= WORK TO DO =
Among the entries below, find how many lines carry the word "bends" and state only that figure.

= MATERIAL PROVIDED =
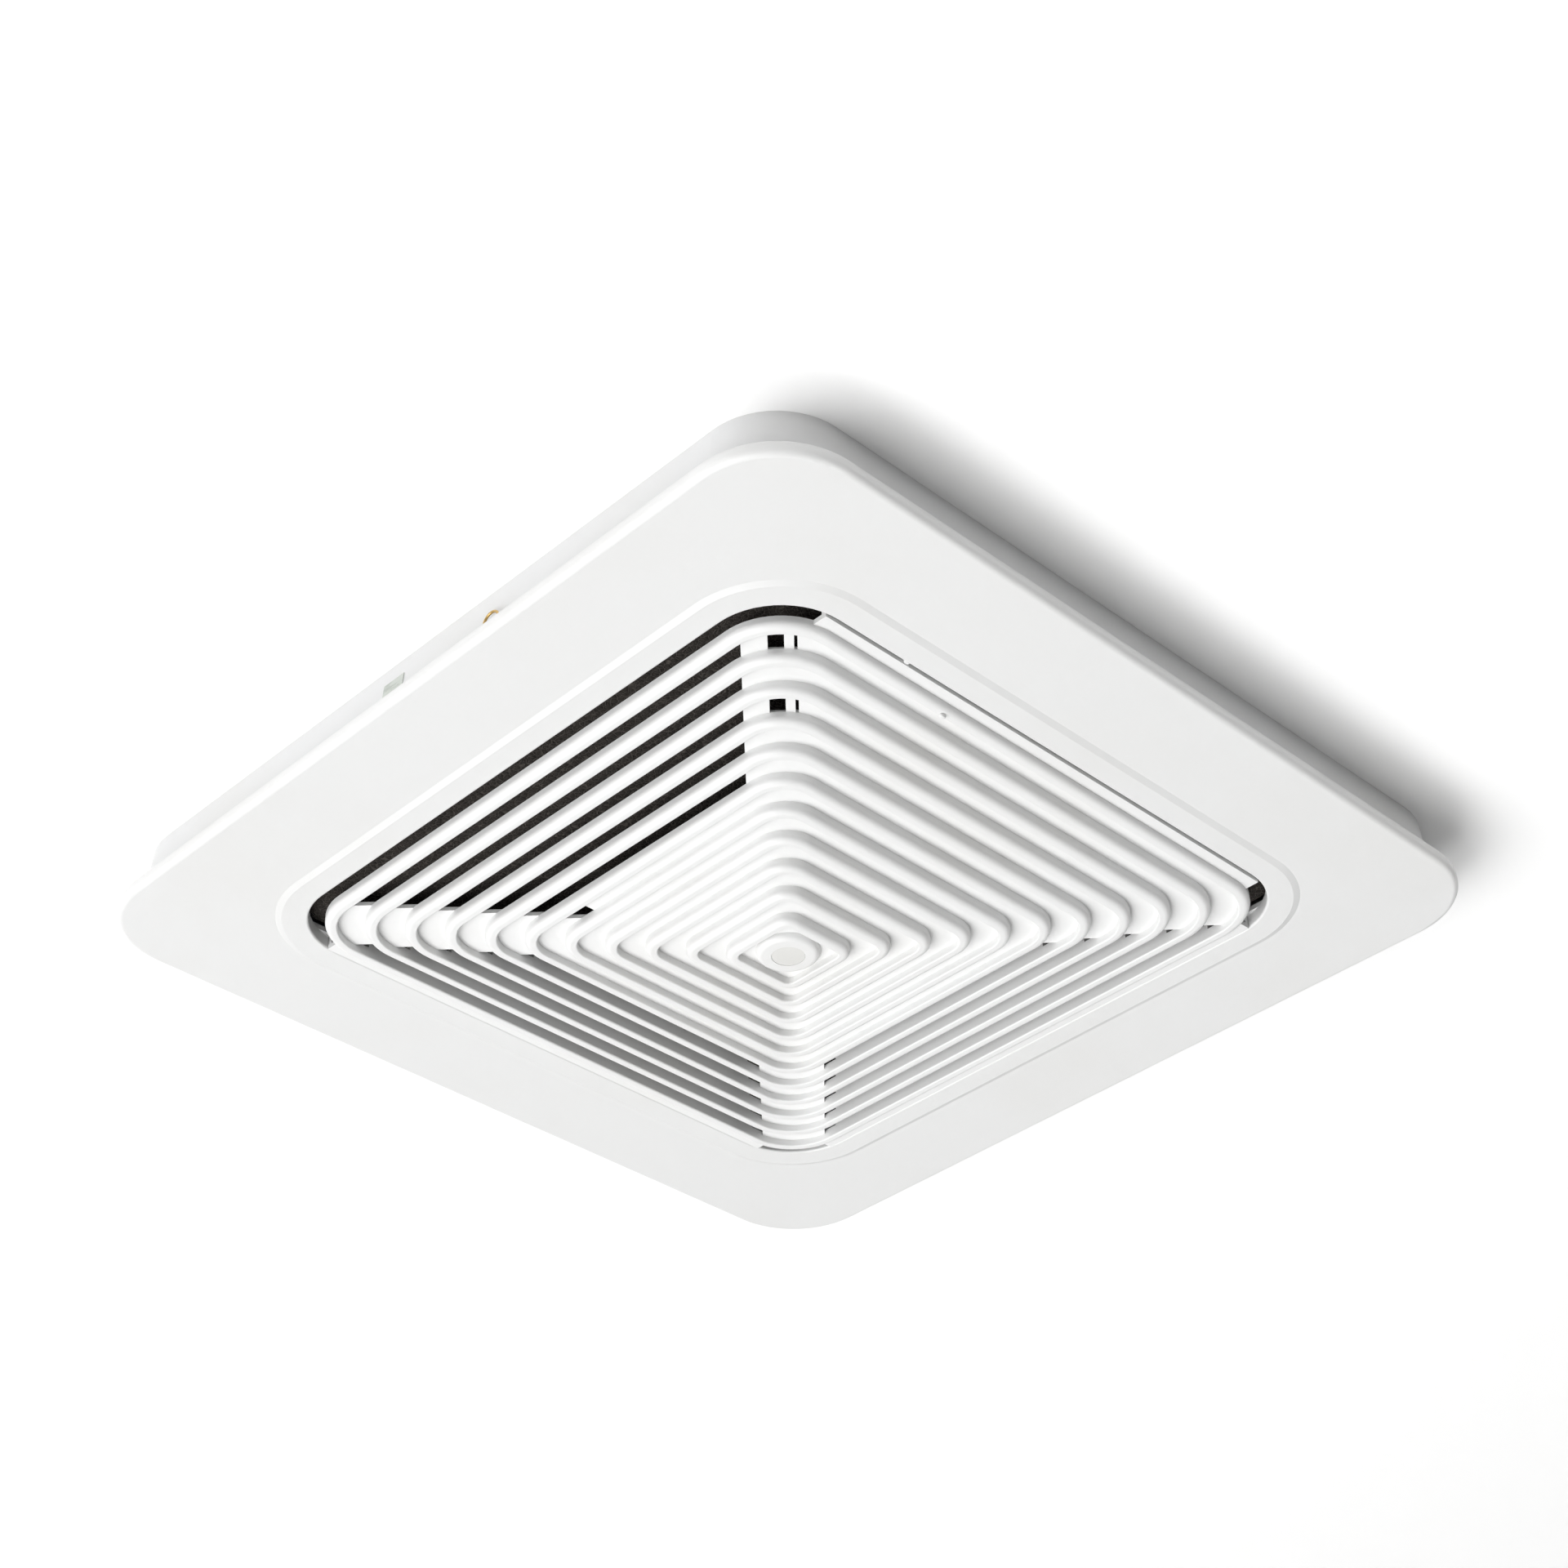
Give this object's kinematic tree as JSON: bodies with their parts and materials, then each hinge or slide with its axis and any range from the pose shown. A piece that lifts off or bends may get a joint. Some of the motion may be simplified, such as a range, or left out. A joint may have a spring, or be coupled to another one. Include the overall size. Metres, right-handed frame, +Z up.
--
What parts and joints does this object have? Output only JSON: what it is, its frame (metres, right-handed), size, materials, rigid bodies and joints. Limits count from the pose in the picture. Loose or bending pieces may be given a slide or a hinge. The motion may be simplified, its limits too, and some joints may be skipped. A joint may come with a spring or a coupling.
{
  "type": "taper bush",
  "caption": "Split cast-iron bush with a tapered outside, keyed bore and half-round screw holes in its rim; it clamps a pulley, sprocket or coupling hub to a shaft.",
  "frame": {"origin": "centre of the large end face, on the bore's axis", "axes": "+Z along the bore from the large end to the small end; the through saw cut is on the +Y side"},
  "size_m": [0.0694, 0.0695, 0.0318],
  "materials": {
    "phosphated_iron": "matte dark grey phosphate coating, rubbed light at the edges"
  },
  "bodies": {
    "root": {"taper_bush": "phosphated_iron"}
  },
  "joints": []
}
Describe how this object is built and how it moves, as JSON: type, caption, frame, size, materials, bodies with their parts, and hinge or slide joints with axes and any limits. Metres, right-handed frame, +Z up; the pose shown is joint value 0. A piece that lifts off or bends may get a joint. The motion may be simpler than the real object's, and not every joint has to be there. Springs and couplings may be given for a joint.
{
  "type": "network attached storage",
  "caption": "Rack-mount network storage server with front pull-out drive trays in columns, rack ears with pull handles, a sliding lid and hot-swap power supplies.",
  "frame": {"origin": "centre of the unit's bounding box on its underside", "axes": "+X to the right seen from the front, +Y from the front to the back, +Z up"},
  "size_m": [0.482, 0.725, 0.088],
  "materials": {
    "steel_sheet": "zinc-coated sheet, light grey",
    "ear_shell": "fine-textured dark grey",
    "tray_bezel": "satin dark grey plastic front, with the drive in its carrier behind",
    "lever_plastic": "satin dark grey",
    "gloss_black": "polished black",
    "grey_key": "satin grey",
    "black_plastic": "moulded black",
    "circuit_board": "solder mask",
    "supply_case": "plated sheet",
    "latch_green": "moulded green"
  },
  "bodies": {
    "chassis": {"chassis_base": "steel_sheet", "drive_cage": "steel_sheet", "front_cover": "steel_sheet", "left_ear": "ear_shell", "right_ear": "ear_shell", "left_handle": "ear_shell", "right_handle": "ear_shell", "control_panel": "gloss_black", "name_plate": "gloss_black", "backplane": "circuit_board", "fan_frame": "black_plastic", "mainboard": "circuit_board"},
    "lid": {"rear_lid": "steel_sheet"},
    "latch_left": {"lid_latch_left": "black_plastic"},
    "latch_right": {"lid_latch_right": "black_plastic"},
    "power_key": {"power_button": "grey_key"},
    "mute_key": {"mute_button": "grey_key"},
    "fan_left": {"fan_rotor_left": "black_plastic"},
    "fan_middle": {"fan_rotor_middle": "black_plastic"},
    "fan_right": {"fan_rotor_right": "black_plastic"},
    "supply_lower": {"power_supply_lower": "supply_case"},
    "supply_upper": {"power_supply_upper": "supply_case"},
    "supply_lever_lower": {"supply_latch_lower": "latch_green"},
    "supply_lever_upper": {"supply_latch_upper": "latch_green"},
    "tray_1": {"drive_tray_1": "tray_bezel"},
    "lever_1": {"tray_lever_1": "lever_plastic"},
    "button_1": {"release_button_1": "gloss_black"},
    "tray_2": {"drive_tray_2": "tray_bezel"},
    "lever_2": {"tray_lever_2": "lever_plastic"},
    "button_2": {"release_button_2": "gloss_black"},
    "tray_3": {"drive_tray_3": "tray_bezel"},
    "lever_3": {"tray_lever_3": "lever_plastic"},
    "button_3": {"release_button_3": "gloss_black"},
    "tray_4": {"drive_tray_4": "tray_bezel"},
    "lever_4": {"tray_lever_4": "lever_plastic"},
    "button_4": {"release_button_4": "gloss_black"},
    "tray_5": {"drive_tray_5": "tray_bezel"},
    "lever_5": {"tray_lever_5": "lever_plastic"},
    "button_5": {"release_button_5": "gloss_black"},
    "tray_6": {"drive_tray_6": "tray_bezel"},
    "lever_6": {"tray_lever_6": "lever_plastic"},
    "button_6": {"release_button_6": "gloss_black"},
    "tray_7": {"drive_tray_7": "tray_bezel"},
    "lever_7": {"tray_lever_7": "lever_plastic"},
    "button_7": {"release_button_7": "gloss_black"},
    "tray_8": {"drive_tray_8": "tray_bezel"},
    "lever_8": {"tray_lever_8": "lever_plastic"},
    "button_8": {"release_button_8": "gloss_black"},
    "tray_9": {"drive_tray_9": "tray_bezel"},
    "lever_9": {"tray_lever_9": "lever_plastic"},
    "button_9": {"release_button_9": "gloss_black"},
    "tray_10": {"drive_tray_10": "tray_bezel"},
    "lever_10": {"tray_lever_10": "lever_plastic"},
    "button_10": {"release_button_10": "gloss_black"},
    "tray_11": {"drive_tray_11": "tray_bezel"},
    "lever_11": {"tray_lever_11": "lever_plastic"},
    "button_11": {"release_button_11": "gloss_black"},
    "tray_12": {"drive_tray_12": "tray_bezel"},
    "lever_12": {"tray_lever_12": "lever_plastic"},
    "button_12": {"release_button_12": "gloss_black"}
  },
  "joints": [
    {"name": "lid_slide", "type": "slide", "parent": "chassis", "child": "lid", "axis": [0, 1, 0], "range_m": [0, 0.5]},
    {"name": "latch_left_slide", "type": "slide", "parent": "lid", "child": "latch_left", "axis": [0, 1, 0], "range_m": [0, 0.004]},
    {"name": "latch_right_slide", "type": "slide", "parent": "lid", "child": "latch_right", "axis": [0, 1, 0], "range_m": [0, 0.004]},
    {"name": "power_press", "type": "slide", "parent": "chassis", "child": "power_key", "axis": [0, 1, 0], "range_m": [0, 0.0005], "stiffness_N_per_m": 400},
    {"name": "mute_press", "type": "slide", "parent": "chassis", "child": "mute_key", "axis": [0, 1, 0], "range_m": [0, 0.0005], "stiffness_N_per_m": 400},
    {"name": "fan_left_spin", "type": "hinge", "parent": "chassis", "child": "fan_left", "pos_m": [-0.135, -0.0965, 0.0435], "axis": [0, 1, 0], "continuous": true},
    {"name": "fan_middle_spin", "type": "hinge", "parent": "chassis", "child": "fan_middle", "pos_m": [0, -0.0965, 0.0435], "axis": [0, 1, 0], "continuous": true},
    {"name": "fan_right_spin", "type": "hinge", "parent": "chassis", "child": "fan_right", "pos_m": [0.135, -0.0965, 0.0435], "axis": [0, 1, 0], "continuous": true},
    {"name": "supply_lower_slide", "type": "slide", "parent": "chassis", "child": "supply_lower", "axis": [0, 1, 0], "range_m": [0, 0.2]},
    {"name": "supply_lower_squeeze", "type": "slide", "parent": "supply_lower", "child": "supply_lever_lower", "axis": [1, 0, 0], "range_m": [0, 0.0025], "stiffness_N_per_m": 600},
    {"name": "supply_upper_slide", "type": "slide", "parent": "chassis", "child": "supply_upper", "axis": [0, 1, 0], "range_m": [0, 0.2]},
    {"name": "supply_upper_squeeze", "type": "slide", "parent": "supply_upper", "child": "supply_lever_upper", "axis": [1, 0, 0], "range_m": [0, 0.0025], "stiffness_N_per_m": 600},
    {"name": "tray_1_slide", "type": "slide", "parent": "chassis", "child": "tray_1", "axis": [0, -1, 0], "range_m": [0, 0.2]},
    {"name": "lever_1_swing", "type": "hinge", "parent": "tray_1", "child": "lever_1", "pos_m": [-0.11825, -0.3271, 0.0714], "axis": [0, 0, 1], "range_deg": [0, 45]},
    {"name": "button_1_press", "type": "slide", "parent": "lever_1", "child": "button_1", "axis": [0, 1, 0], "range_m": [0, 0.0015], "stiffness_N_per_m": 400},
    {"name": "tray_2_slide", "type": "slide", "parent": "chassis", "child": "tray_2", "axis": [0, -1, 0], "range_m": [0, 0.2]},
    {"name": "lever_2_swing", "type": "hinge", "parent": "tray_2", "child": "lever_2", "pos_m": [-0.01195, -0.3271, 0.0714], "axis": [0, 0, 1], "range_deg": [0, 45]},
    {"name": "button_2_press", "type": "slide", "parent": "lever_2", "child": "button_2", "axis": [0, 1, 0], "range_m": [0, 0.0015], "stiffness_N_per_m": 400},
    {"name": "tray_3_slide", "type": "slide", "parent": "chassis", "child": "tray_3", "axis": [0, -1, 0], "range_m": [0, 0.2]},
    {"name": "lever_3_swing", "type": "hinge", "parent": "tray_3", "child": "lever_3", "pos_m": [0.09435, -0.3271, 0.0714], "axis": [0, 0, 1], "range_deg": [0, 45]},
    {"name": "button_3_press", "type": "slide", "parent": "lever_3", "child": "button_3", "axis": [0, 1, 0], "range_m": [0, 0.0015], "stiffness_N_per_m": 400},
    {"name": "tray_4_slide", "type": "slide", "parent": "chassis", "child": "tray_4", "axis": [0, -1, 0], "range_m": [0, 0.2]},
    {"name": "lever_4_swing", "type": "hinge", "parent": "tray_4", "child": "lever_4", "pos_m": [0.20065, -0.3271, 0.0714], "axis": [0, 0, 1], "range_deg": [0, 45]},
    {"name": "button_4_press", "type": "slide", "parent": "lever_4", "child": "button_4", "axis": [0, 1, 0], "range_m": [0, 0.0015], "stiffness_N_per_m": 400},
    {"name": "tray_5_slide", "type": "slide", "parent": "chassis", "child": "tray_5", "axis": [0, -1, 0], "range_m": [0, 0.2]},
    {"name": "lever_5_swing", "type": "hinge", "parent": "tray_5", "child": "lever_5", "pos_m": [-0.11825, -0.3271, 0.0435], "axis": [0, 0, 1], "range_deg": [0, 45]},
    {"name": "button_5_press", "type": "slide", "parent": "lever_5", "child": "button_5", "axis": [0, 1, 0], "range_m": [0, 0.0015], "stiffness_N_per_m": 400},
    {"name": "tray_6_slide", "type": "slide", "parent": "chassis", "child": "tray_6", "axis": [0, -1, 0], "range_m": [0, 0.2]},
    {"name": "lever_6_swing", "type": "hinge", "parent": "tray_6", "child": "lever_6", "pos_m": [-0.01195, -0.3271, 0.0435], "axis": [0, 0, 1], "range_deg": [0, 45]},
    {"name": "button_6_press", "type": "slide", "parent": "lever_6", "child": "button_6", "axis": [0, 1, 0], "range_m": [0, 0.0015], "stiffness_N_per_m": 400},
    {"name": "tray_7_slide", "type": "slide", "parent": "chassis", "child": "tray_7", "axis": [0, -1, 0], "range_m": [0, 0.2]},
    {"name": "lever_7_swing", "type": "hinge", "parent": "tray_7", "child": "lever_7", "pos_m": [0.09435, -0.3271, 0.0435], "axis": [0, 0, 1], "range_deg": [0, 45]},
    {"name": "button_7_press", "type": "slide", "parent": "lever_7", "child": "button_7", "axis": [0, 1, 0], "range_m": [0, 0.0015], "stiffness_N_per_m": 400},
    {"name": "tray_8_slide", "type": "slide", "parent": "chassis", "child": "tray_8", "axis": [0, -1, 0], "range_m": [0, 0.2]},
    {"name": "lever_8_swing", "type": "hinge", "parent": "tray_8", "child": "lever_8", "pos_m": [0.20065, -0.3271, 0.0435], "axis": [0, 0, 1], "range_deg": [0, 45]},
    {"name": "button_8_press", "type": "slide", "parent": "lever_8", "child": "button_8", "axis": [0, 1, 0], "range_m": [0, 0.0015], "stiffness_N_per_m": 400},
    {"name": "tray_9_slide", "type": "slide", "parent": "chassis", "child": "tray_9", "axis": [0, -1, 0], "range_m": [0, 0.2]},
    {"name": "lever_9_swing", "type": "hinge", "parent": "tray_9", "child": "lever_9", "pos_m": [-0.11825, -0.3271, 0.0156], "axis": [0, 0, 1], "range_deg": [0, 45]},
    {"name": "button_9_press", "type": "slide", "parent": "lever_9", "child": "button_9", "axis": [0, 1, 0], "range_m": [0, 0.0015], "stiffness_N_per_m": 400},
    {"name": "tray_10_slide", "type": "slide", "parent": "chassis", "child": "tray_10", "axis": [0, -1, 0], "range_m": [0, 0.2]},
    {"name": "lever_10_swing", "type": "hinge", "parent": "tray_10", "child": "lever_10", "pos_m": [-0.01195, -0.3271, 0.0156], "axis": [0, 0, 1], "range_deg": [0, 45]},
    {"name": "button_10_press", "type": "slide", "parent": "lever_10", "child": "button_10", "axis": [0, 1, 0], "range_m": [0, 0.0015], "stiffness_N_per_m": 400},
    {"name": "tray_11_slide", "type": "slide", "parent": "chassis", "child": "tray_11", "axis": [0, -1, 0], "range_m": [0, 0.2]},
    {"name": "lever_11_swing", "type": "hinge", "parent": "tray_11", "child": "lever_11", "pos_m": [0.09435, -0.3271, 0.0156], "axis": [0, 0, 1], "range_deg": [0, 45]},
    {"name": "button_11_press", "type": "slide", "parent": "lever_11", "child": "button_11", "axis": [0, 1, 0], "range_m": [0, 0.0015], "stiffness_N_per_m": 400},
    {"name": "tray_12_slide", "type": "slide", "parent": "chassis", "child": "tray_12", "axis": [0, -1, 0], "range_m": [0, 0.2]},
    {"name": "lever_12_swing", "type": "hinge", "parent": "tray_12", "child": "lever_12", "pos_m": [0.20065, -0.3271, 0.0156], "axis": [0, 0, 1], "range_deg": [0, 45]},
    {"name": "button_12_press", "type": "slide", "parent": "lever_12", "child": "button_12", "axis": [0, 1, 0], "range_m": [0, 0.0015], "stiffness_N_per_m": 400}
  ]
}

= EXERCISE RESULT =
2